Earlier this week, the New York Times picked up this story as part of this Sunday's Week in Review section. In "When Personality Disorder Wears Camouflage," writer Benedict Carey discusses how many were surprised to find that someone with such a disorder could make it all the way into combat.

Which raises a question: How does someone with a personality disorder a significant, disabling, and dangerous condition manage the stress of combat? Wouldn't a person with a serious mental problem drop out, or be identified and quickly discharged?

The answer, usually, is yes. People with paranoid, borderline or compulsive personality disorders, for instance, are hobbled by anxieties and delusional fears, experts say: two months of boot camp would typically be overwhelming for them. The low frequency of psychiatric breakdowns in Iraq about 8 in 1,000 service members have been evacuated for psychiatric problems, fewer than in previous wars suggests that few people with significant mental illness make it far in the service.

Yet the military does not perform full personality assessments on recruits unless there is some pressing reason to do so. Most anyone who has graduated from high school and avoided serious trouble with the law is qualified to enlist. And the psychological pressure recruits face during basic training is less intense than it once was, military experts say; the "shark attack" of screaming officers that used to greet fresh recruits has been tamed at some bases.

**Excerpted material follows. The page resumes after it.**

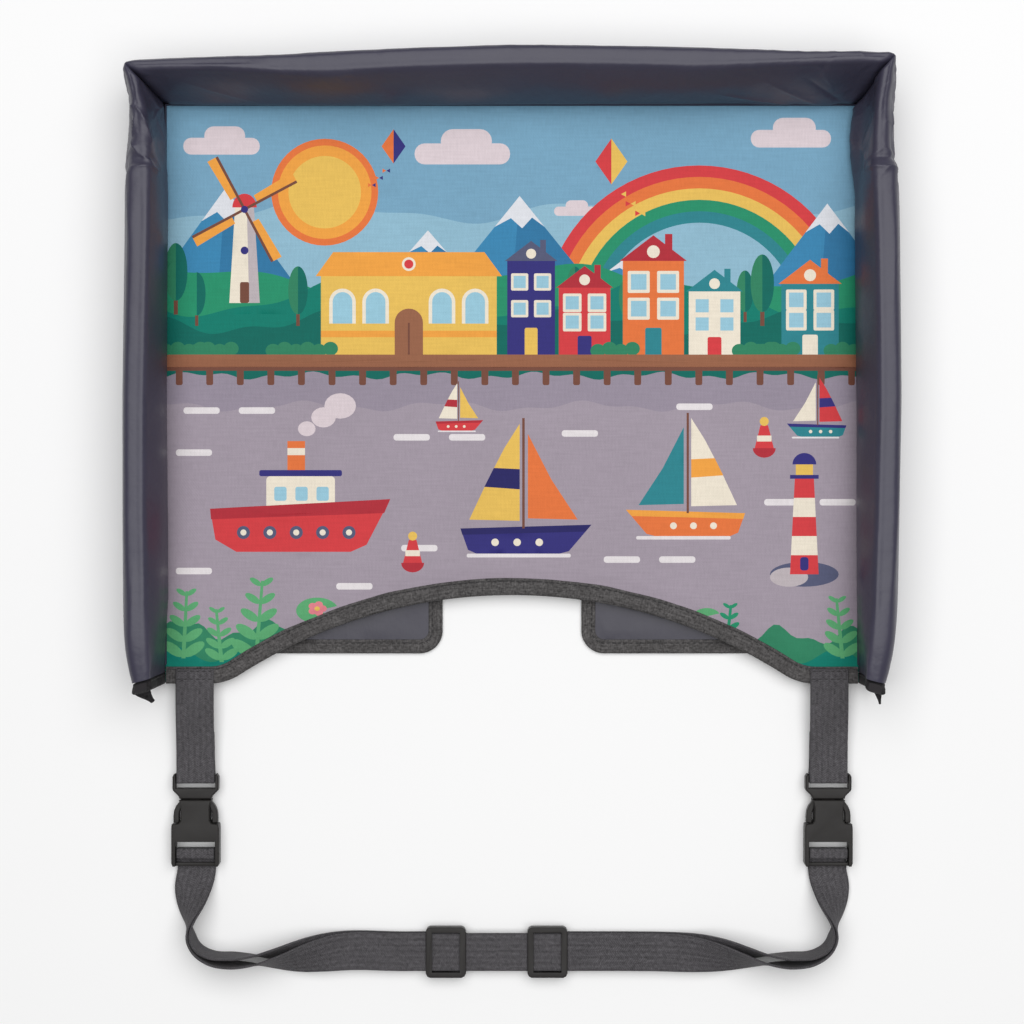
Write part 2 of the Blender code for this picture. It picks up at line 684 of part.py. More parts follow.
def make_prongs(word, side, finishes):
    """The two springy arms that are squeezed to let the buckle go."""
    half_height = FEMALE_HEIGHT / 2 - FEMALE_PLATE - GAP
    start_y = MOUTH_Y - PRONG_GAP
    length = PLATES_END_Y - start_y
    neck_y = PLATES_END_Y
    hook_y = LEDGE_END_Y - MOUTH_GAP
    tip_y = hook_y - HOOK_LENGTH
    neck_out = LEDGE_HALF - MOUTH_GAP
    neck_in = neck_out - PRONG_NECK
    outer = [(share * FEMALE_HALF, start_y + along * length)
             for share, along in PRONG_OUTER_SHARES]
    inner = [(share * FEMALE_HALF, start_y + along * length)
             for share, along in PRONG_INNER_SHARES]
    hook = [(neck_out, neck_y + GAP), (neck_out, hook_y), (LEDGE_HALF + HOOK_BITE, hook_y),
            (neck_out, tip_y), (neck_in - GAP, tip_y), (neck_in, hook_y)]
    half = outer + hook + [(neck_in, neck_y)] + inner
    for place, out in (("outer", side), ("inner", -side)):
        x = side * STRAP_X
        outline = [(x + out * px, py) for px, py in half]
        root = (x + out * (PRONG_OUTER_SHARES[0][0] * FEMALE_HALF - PRONG_ROOT / 2), start_y,
                BUCKLE_Z)
        skin(f"{word}_buckle_prong_{place}",
             plate_rings(outline, BUCKLE_Z - half_height, BUCKLE_Z + half_height, GAP),
             finishes["buckle"], root)


def make_female(word, side, finishes):
    """Female half: open plates for the arms, a latch ledge and three webbing bars."""
    x = side * STRAP_X
    waist = [(FEMALE_HALF - cut * WAIST_CUT, MOUTH_Y - MOUTH_GAP - share * (PLATE_LENGTH - GAP))
             for cut, share in WAIST_SHARES]
    tail = [(FEMALE_HALF, LEDGE_END_Y), (FEMALE_HALF, END_BAR_Y),
            (FEMALE_HALF - FEMALE_RAIL / 3, FEMALE_END_Y)]
    shell = skin(f"{word}_buckle_female",
                 plate_rings(both_sides(waist + tail, x), FEMALE_BOTTOM, FEMALE_TOP,
                             BUCKLE_CHAMFER),
                 finishes["buckle"], (x, MOUTH_Y, BUCKLE_Z))
    inside = (FEMALE_BOTTOM + FEMALE_PLATE, FEMALE_TOP - FEMALE_PLATE)
    through = (FEMALE_BOTTOM - OVERRUN, FEMALE_TOP + OVERRUN)
    pocket_half = LEDGE_HALF + HOOK_BITE + POCKET_GAP
    cuts = [("mouth", FEMALE_HALF + OVERRUN, (PLATES_END_Y, MOUTH_Y + OVERRUN), inside),
            ("ledge", LEDGE_HALF, (LEDGE_END_Y - GAP, PLATES_END_Y + OVERRUN), inside),
            ("pocket", pocket_half, (POCKET_END_Y, LEDGE_END_Y), inside),
            ("window", WINDOW_HALF, (FEMALE_END_Y - OVERRUN, SLOT_Y), through)]
    for part, half, y_pair, z_pair in cuts:
        tool = skin(f"{word}_female_{part}_cutter", box_rings((x - half, x + half), y_pair, z_pair))
        shape_with(shell, tool, "DIFFERENCE")
    reach = WINDOW_HALF + FEMALE_RAIL / 2
    mid_pair = (BUCKLE_Z - MID_BAR_HEIGHT / 2, BUCKLE_Z + MID_BAR_HEIGHT / 2)
    bars = [("mid", (END_SLOT_Y, MID_BAR_Y), mid_pair),
            ("end", (FEMALE_END_Y, END_BAR_Y), (END_BAR_Z, END_BAR_Z + END_BAR_HEIGHT))]
    for part, y_pair, z_pair in bars:
        tool = skin(f"{word}_female_{part}_bar_tool",
                    box_rings((x - reach, x + reach), y_pair, z_pair))
        shape_with(shell, tool, "UNION")


def route():
    """Belt's plan from the buckle to the middle, x counted outwards from the middle."""
    points = [Vector((x * STRAP_X, mix(EXIT_Y, BELT_Y, y))) for x, y in BELT_ROUTE_SHARES]
    straight = Vector((points[1].x, points[0].y * 2 - points[1].y))
    points = [straight] + points + [points[-1] * 2 - points[-2]]
    path = []
    for a, b, c, d in zip(points, points[1:], points[2:], points[3:]):
        for i in range(ROUTE_STEPS):
            t = i / ROUTE_STEPS
            path.append((b * 2 + (c - a) * t + (a * 2 - b * 5 + c * 4 - d) * t ** 2
                         + (b * 3 - a - c * 3 + d) * t ** 3) / 2)
    path.append(points[-2])
    return path


def belt_stations():
    """Stations of the belt's two layers on one side, x counted outwards.

    The webbing leaves the buckle flat, turns on its edge round the corner and
    flattens again, with the returning layer on its inner side.
    """
    path = route()
    ways = [Vector((0, -1))] + tangents(path)[1:]
    outer = []
    inner = []
    run = 0.0
    for i, (point, way) in enumerate(zip(path, ways)):
        if i:
            run += (point - path[i - 1]).length
        rising = smooth(run / TWIST_IN)
        falling = smooth((run - TWIST_IN - TWIST_HOLD) / TWIST_OUT)
        turn = pi / 2 * (rising - falling)
        apart = mix(EXIT_Z - LOW_Z, BELT_Z - LOW_Z, smooth((run - TWIST_IN) / SPREAD))
        out = Vector((-way.y, way.x, 0))
        up = Vector((0, 0, 1))
        across = out * cos(turn) - up * sin(turn)
        face = up * cos(turn) + out * sin(turn)
        z = FLOOR_GAP + HALF_STRAP * sin(turn) + (STRAP_THICK / 2 + apart) * cos(turn)
        centre = Vector((point.x, point.y, z))
        outer.append((centre, across, face))
        inner.append((centre - face * apart, across, face))
    return outer, inner


def buckle_loop():
    """Belt through the female half, from below up round the middle bar and out."""
    near = MID_BAR_Y + WRAP
    far = END_SLOT_Y - WRAP
    over = BUCKLE_Z + MID_BAR_HEIGHT / 2 + WRAP
    path = rounded([(EXIT_Y, LOW_Z), (near, LOW_Z), (near, over), (far, over),
                    (far, EXIT_Z), (EXIT_Y, EXIT_Z)], WRAP, WRAP_STEPS)
    return upright(path, 1)


def slider_loop(slider):
    """Returning layer round a slider's middle bar with its sewn tail, x outwards."""
    far = SLIDER_BAR / 2 + WRAP
    over = SLIDER_BAR_TOP + WRAP
    tail_z = LOW_Z + LAYER_STEP
    path = rounded([(slider + SLIDER_TAIL + far, LOW_Z), (slider - far, LOW_Z),
                    (slider - far, over), (slider + far, over),
                    (slider + far + over - tail_z, tail_z), (slider + SLIDER_TAIL, tail_z)],
                   WRAP, WRAP_STEPS)
    return [(Vector((x, BELT_Y, z)), Vector((0, -1, 0)), Vector((way.y, 0, -way.x)))
            for (x, z), way in zip(path, tangents(path))]


def on_side(stations, side):
    """Moves stations from the outward frame to the left or the right."""
    flip = Vector((side, 1, 1))
    return [tuple(vector * flip for vector in station) for station in stations]


def make_belt(finishes):
    """One webbing belt through both buckles, and its two returning layers."""
    outer, inner = belt_stations()
    webbing = finishes["webbing"]
    half = buckle_loop()[:-1] + outer
    left = on_side(half, -1)
    right = on_side(half, 1)
    ribbon("belt_webbing", left + right[-2::-1], webbing, (0, BELT_Y, BELT_Z))
    for word, side, slider in (("left", -1, -SLIDER_LEFT_X), ("right", 1, SLIDER_RIGHT_X)):
        loop = slider_loop(slider)
        start = loop[0][0].x
        lead = [station for station in inner if station[0].x > start + STRAP_THICK]
        first = lead[0]
        lead[0] = (first[0] - Vector((0, GAP, 0)), first[1], first[2])
        layer = on_side(lead + loop, side)[::-side]
        ribbon(f"{word}_return_webbing", layer, webbing, (0, BELT_Y, LOW_Z))


def make_slider(word, x, finishes):
    """Flat slider: two side rails, an end bar on top at each end, a middle bar below."""
    half = SLIDER_LENGTH / 2
    cut = SLIDER_ROUND / 3
    corner = [(half - SLIDER_ROUND, SLIDER_HALF), (half - cut, SLIDER_HALF - cut),
              (half, SLIDER_HALF - SLIDER_ROUND)]
    quarter = corner + [(px, -py) for px, py in corner[::-1]]
    outline = [(x + px, BELT_Y + py) for px, py in quarter]
    outline += [(x - px, BELT_Y + py) for px, py in quarter[::-1]]
    top = SLIDER_PLATE_Z + SLIDER_TOP
    frame = skin(f"{word}_slider", plate_rings(outline, SLIDER_Z, top, SLIDER_CHAMFER),
                 finishes["buckle"], (x, BELT_Y, SLIDER_PLATE_Z))
    y_pair = (BELT_Y - WINDOW_HALF, BELT_Y + WINDOW_HALF)
    tunnel = skin(f"{word}_slider_tunnel_cutter",
                  box_rings((x - half - OVERRUN, x + half + OVERRUN), y_pair,
                            (SLIDER_Z - OVERRUN, SLIDER_PLATE_Z)))
    shape_with(frame, tunnel, "DIFFERENCE")
    open_half = half - SLIDER_END
    window = skin(f"{word}_slider_window_cutter",
                  box_rings((x - open_half, x + open_half), y_pair,
                            (SLIDER_PLATE_Z - SLIDER_TOP, top + OVERRUN)))
    shape_with(frame, window, "DIFFERENCE")
    reach = WINDOW_HALF + SLIDER_RAIL / 2
    bar = skin(f"{word}_slider_bar_tool",
               box_rings((x - SLIDER_BAR / 2, x + SLIDER_BAR / 2), (BELT_Y - reach, BELT_Y + reach),
                         (SLIDER_Z + SLIDER_CHAMFER, SLIDER_BAR_TOP)))
    shape_with(frame, bar, "UNION")


def main():
    clear_scene()
    finishes = {
        "printed cloth": finish_of("printed_cloth", (0.22, 0.42, 0.48), 0.75),
        "underside cloth": finish_of("underside_cloth", (0.035, 0.035, 0.05), 0.8),
        "wall cloth": finish_of("wall_cloth", (0.065, 0.06, 0.09), 0.55),
        "binding tape": finish_of("binding_tape", (0.08, 0.073, 0.068), 0.9),
        "webbing": finish_of("webbing", (0.083, 0.076, 0.083), 0.85),
        "buckle": finish_of("buckle_plastic", (0.038, 0.036, 0.034), 0.45),
        "foam": finish_of("foam", (0.75, 0.74, 0.70), 0.95),
        "board": finish_of("board", (0.60, 0.58, 0.53), 0.7),
    }
    make_tray(finishes)
    make_walls(finishes)
    make_flaps(finishes)
    make_straps(finishes)
    for word, side in (("left", -1), ("right", 1)):
        make_male(word, side, finishes)
        make_prongs(word, side, finishes)
        make_female(word, side, finishes)
    make_belt(finishes)
    make_slider("left", SLIDER_LEFT_X, finishes)
    make_slider("right", SLIDER_RIGHT_X, finishes)


main()
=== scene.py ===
# %% [markdown]
# # A child's travel tray, dressed
#
# The tray is a padded lap panel with three soft walls, a front edge that is cut out for
# the belly, two small flaps, and a waist belt with two buckles. The hard frame comes from
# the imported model: every piece below is built around it, in metres, and never moves it.
# Each step says what the piece is, how it could be made, and why this way was chosen.

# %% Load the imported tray
from math import asin, cos, pi, radians, sin

import bmesh
import bpy
import numpy as np
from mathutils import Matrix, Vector, noise
from mathutils.geometry import delaunay_2d_cdt


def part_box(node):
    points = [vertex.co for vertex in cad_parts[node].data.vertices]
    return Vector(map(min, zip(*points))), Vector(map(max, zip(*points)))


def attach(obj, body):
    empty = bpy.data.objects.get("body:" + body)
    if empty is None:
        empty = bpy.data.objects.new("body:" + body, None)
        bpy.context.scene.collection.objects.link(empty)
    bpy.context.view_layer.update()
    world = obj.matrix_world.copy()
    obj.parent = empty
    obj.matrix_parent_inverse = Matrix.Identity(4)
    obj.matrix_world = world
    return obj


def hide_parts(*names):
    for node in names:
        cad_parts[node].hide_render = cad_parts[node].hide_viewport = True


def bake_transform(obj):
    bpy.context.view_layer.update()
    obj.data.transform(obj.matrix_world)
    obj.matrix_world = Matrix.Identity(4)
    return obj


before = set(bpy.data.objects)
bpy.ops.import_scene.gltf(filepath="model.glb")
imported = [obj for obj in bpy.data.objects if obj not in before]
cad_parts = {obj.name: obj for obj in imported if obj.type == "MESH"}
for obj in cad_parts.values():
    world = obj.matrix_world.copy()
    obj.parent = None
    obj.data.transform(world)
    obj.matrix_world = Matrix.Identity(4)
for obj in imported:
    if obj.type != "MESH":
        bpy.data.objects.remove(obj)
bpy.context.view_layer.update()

# %% [markdown]
# ## Sizes read from the frame
#
# A copied number goes stale when the model changes, so the main sizes are read from the
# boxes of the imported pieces. Only what a box can't tell, such as the radius of a fold, is
# typed here, in metres.

# %% Driving sizes
MM = 0.001
HALF_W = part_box("bottom_panel")[1].x
BACK_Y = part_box("bottom_panel")[1].y
STEP_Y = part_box("lap_foam")[0].y - 2 * MM
FRONT_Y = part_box("front_binding")[0].y
PANEL_LOW, PLAY_TOP = (corner.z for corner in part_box("top_panel"))
BINDING_LOW, BINDING_TOP = (corner.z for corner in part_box("front_binding"))
BINDING_LEG = 9.0 * MM
BELLY_DEPTH = 46.4 * MM
HORN_WIDTH = 22.7 * MM
HORN_FILLET = 30 * MM
BELLY_HALF = HALF_W - HORN_WIDTH
BELLY_RADIUS = (BELLY_HALF ** 2 + BELLY_DEPTH ** 2) / (2 * BELLY_DEPTH) - HORN_FILLET
FOLD_Z = BINDING_TOP + 1.2 * MM
SIDES = (("left", -1), ("right", 1))
print("half width", round(HALF_W, 4), "play surface at", round(PLAY_TOP, 4))

# %% [markdown]
# ## Camera, light and floor
#
# The photograph looks straight down from a little over a metre, with the light of a big
# softbox above. A perspective camera is needed, and not an orthographic one: it is what
# makes the inner faces of the walls show. A white world and one large lamp give the soft
# grey shadow that hugs the walls. The level is kept so that a colour renders as written.

# %% Camera, light and floor
CAMERA_HEIGHT = 1.15
VIEW_Y = -0.0954
FOCAL_SHARE = 2.129     # focal length over the picture's width
SENSOR = 36.0
FLOOR_DROP = 0.3 * MM
FLOOR_HALF = 15.0
PAPER_WHITE = (0.965, 0.965, 0.965, 1)
WORLD_LEVEL = 0.16
SOFTBOX_PLACE = (0.08, 0.25, 1.9)
SOFTBOX_SIZE = 2.6
SOFTBOX_WATTS = 50.5

scene = bpy.context.scene
scene.view_settings.view_transform = "Standard"


def add_object(name, data):
    made = bpy.data.objects.new(name, data)
    scene.collection.objects.link(made)
    return made


def put(tree, socket, value):
    """Links a socket to another one, or gives it a plain value."""
    if isinstance(value, bpy.types.NodeSocket):
        tree.links.new(value, socket)
    else:
        socket.default_value = value


def add_node(tree, kind, inputs=(), **settings):
    """A node with its settings, and its inputs by label or number."""
    node = tree.nodes.new(kind)
    for label, value in settings.items():
        setattr(node, label, value)
    for label, value in dict(inputs).items():
        put(tree, node.inputs[label], value)
    return node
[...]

The fact of the matter is that with recruiters needing to meet quotas, there are often people slipping into service that may not be suited to be there. According to CBS News recruitment waivers for all sorts of potential disqualifiers have risen by 70% since 2001. The real tragedy of this on going story is that the only time we hear about these concerns is when someone, who shouldn't even be in the situation in which they find themselves, does something awful as is the case here with Steven Green.